Data lines -

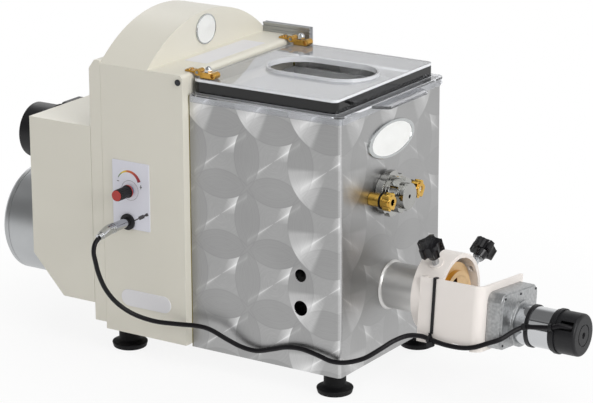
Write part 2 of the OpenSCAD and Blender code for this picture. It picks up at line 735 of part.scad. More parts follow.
// Screw of the extruder: one flight wound on the shaft
flight_t = 5;
flight_x0 = -tank_l + 14;
flight_x1 = tube_out - 2;
flight_half = 180 * flight_t / auger_pitch;
module auger() color("lightgray") placed() at(auger_at) {
    x_cyl(shaft_rear_x, flight_x1, shaft_r);
    translate([flight_x0, 0, 0]) rotate([0, 90, 0])
        linear_extrude(height = flight_x1 - flight_x0, twist = -360 * (flight_x1 - flight_x0) / auger_pitch,
                       slices = round((flight_x1 - flight_x0) / auger_pitch * 18), segments = 8)
            polygon(concat([for (a = [-flight_half : flight_half / 2 : flight_half]) auger_r * [cos(a),
                sin(a)]],
                           [for (a = [flight_half, 0, -flight_half]) (shaft_r - 1.5) * [cos(a), sin(a)]]));
}
module auger_gear() color("lightslategray") placed() at(auger_at)
    gear(plane_a, gear_w, auger_teeth, auger_turn, shaft_r + 0.02, 6, 8);

// ---------- extrusion head ----------

module ring_nut() color("goldenrod") placed() at(auger_at) difference() {
    x_cyl(ring_nut_x, ring_nut_x + ring_nut_l, ring_nut_r);
    x_cyl(ring_nut_x - over, ring_nut_x + ring_nut_l - nut_lip_t, tube_outer_r + run_gap);
    x_cyl(ring_nut_x, ring_nut_x + ring_nut_l + over, tube_outer_r - 4);
    // spanner notches in the front face
    for (i = [0 : 3]) rotate([90 * i + 45, 0, 0]) block(ring_nut_x + ring_nut_l - 3,
        ring_nut_x + ring_nut_l + over, -4, 4, ring_nut_r - 5, ring_nut_r + over);
}

module extrusion_die() color("darkgoldenrod") placed() at(auger_at) difference() {
    x_cyl(die_x, die_x + die_t, tube_outer_r);
    for (i = [1 : die_holes]) rotate([360 / die_holes * i, 0, 0]) translate([0, tube_r - 9, 0])
        x_cyl(die_x - over, die_x + die_t + over, 3);
    x_cyl(die_x + die_t - 5, die_x + die_t + over, knife_shaft_r + run_gap);
}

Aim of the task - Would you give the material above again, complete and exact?

Result for this task -
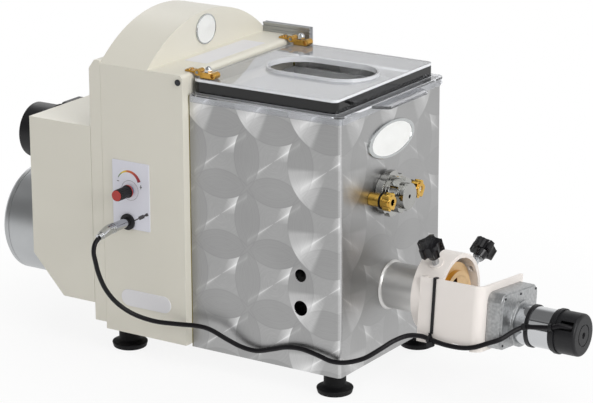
Write part 2 of the OpenSCAD and Blender code for this picture. It picks up at line 735 of part.scad. More parts follow.
// Screw of the extruder: one flight wound on the shaft
flight_t = 5;
flight_x0 = -tank_l + 14;
flight_x1 = tube_out - 2;
flight_half = 180 * flight_t / auger_pitch;
module auger() color("lightgray") placed() at(auger_at) {
    x_cyl(shaft_rear_x, flight_x1, shaft_r);
    translate([flight_x0, 0, 0]) rotate([0, 90, 0])
        linear_extrude(height = flight_x1 - flight_x0, twist = -360 * (flight_x1 - flight_x0) / auger_pitch,
                       slices = round((flight_x1 - flight_x0) / auger_pitch * 18), segments = 8)
            polygon(concat([for (a = [-flight_half : flight_half / 2 : flight_half]) auger_r * [cos(a),
                sin(a)]],
                           [for (a = [flight_half, 0, -flight_half]) (shaft_r - 1.5) * [cos(a), sin(a)]]));
}
module auger_gear() color("lightslategray") placed() at(auger_at)
    gear(plane_a, gear_w, auger_teeth, auger_turn, shaft_r + 0.02, 6, 8);

// ---------- extrusion head ----------

module ring_nut() color("goldenrod") placed() at(auger_at) difference() {
    x_cyl(ring_nut_x, ring_nut_x + ring_nut_l, ring_nut_r);
    x_cyl(ring_nut_x - over, ring_nut_x + ring_nut_l - nut_lip_t, tube_outer_r + run_gap);
    x_cyl(ring_nut_x, ring_nut_x + ring_nut_l + over, tube_outer_r - 4);
    // spanner notches in the front face
    for (i = [0 : 3]) rotate([90 * i + 45, 0, 0]) block(ring_nut_x + ring_nut_l - 3,
        ring_nut_x + ring_nut_l + over, -4, 4, ring_nut_r - 5, ring_nut_r + over);
}

module extrusion_die() color("darkgoldenrod") placed() at(auger_at) difference() {
    x_cyl(die_x, die_x + die_t, tube_outer_r);
    for (i = [1 : die_holes]) rotate([360 / die_holes * i, 0, 0]) translate([0, tube_r - 9, 0])
        x_cyl(die_x - over, die_x + die_t + over, 3);
    x_cyl(die_x + die_t - 5, die_x + die_t + over, knife_shaft_r + run_gap);
}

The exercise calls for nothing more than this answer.